WORK REQUIRED ▸
Extract exactly and only the lines of the data below, starting at the line with "Write the JSON" and stopping after the final line.

====

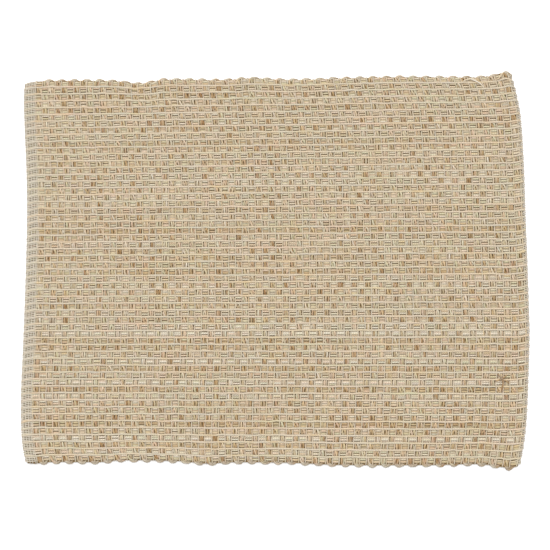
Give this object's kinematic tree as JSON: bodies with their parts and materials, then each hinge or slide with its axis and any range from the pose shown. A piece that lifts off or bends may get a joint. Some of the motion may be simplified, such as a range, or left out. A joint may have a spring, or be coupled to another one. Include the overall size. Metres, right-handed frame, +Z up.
{
  "type": "woven placemat",
  "caption": "Flat rectangular table mat of thick undyed cotton basket weave, with looped selvedges on its long sides and folded hems on its cut ends.",
  "frame": {"origin": "under the middle of the mat's outline, on the surface that it lies on", "axes": "+X along the mat's long side, towards the narrow hem; +Y towards the far selvedge; +Z up, out of the ribbed face"},
  "size_m": [0.4574, 0.3584, 0.0035],
  "materials": {
    "cotton_weave": "matt undyed cotton, heavy basket weave of cream and light brown yarns"
  },
  "bodies": {
    "root": {"placemat": "cotton_weave"}
  },
  "joints": []
}
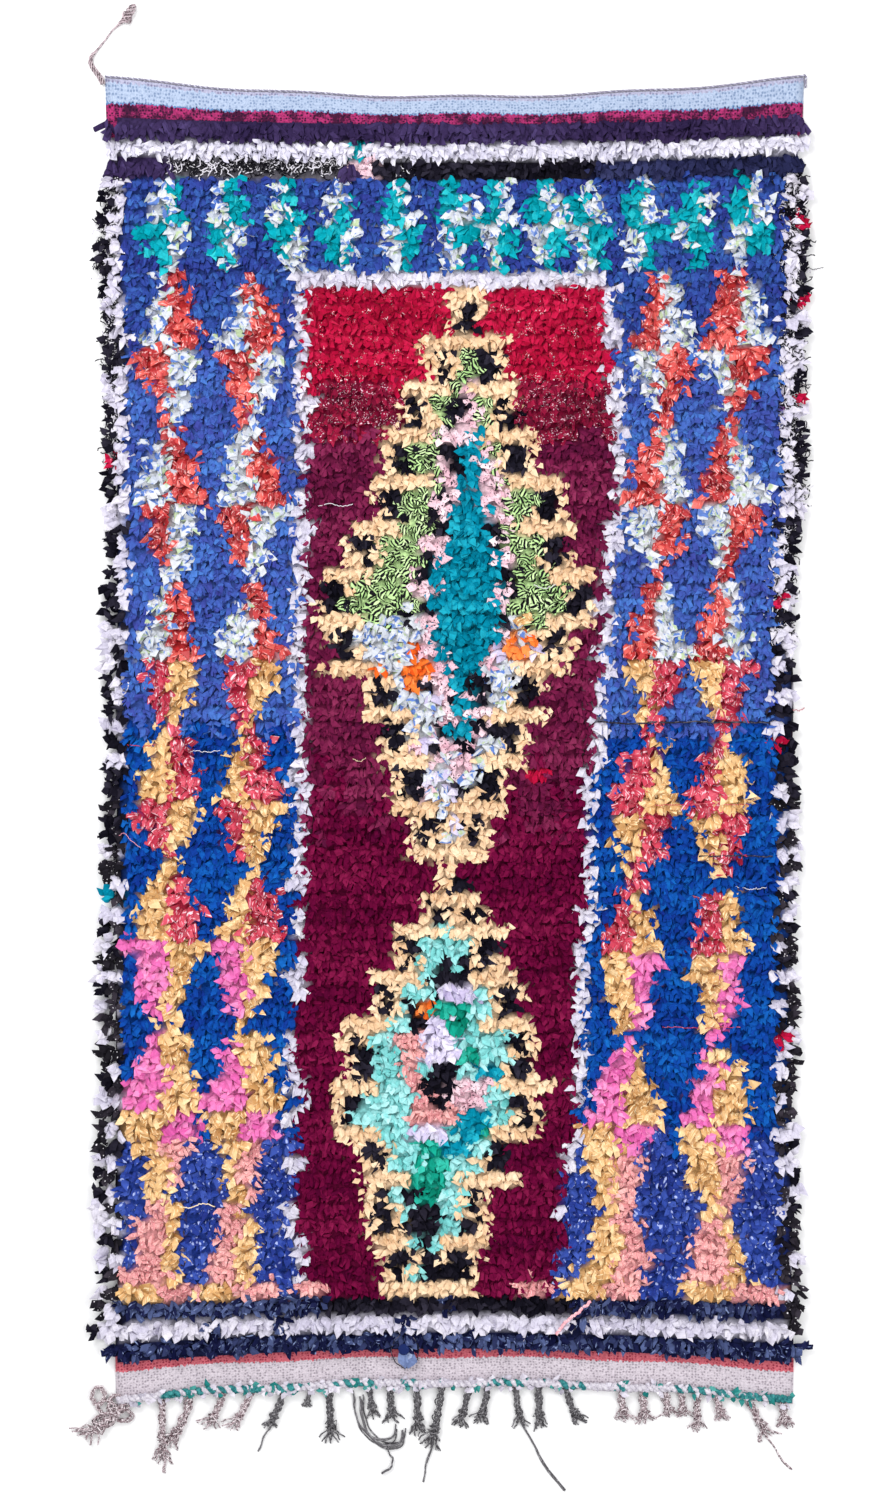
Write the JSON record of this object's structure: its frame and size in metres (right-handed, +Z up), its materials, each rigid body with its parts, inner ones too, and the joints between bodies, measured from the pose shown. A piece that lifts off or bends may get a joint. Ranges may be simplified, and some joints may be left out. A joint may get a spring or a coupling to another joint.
{
  "type": "rug",
  "caption": "Boucherouite rag rug laid flat: knotted rag pile on a woven ground, plain woven ends and a knotted warp fringe.",
  "frame": {"origin": "centre of the ground weave's underside, on the floor", "axes": "+X across the rug, +Y along its warps towards the plain blue end, +Z up from the floor"},
  "size_m": [1.4136, 2.8693, 0.0328],
  "materials": {
    "ground_weave": "matte woven wool",
    "rag_pile": "matte and satin torn rags",
    "top_edge_cord": "matte yarn",
    "twined_edge": "matte rag rope",
    "warp_fringe": "matte yarn",
    "corner_tassel": "matte yarn"
  },
  "bodies": {
    "root": {"ground_weave": "ground_weave", "rag_pile": "rag_pile", "top_edge_cord": "top_edge_cord", "twined_edge": "twined_edge", "warp_fringe": "warp_fringe", "corner_tassel": "corner_tassel"}
  },
  "joints": []
}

====

RESPONSE TO THIS EXERCISE ▸
Write the JSON record of this object's structure: its frame and size in metres (right-handed, +Z up), its materials, each rigid body with its parts, inner ones too, and the joints between bodies, measured from the pose shown. A piece that lifts off or bends may get a joint. Ranges may be simplified, and some joints may be left out. A joint may get a spring or a coupling to another joint.
{
  "type": "rug",
  "caption": "Boucherouite rag rug laid flat: knotted rag pile on a woven ground, plain woven ends and a knotted warp fringe.",
  "frame": {"origin": "centre of the ground weave's underside, on the floor", "axes": "+X across the rug, +Y along its warps towards the plain blue end, +Z up from the floor"},
  "size_m": [1.4136, 2.8693, 0.0328],
  "materials": {
    "ground_weave": "matte woven wool",
    "rag_pile": "matte and satin torn rags",
    "top_edge_cord": "matte yarn",
    "twined_edge": "matte rag rope",
    "warp_fringe": "matte yarn",
    "corner_tassel": "matte yarn"
  },
  "bodies": {
    "root": {"ground_weave": "ground_weave", "rag_pile": "rag_pile", "top_edge_cord": "top_edge_cord", "twined_edge": "twined_edge", "warp_fringe": "warp_fringe", "corner_tassel": "corner_tassel"}
  },
  "joints": []
}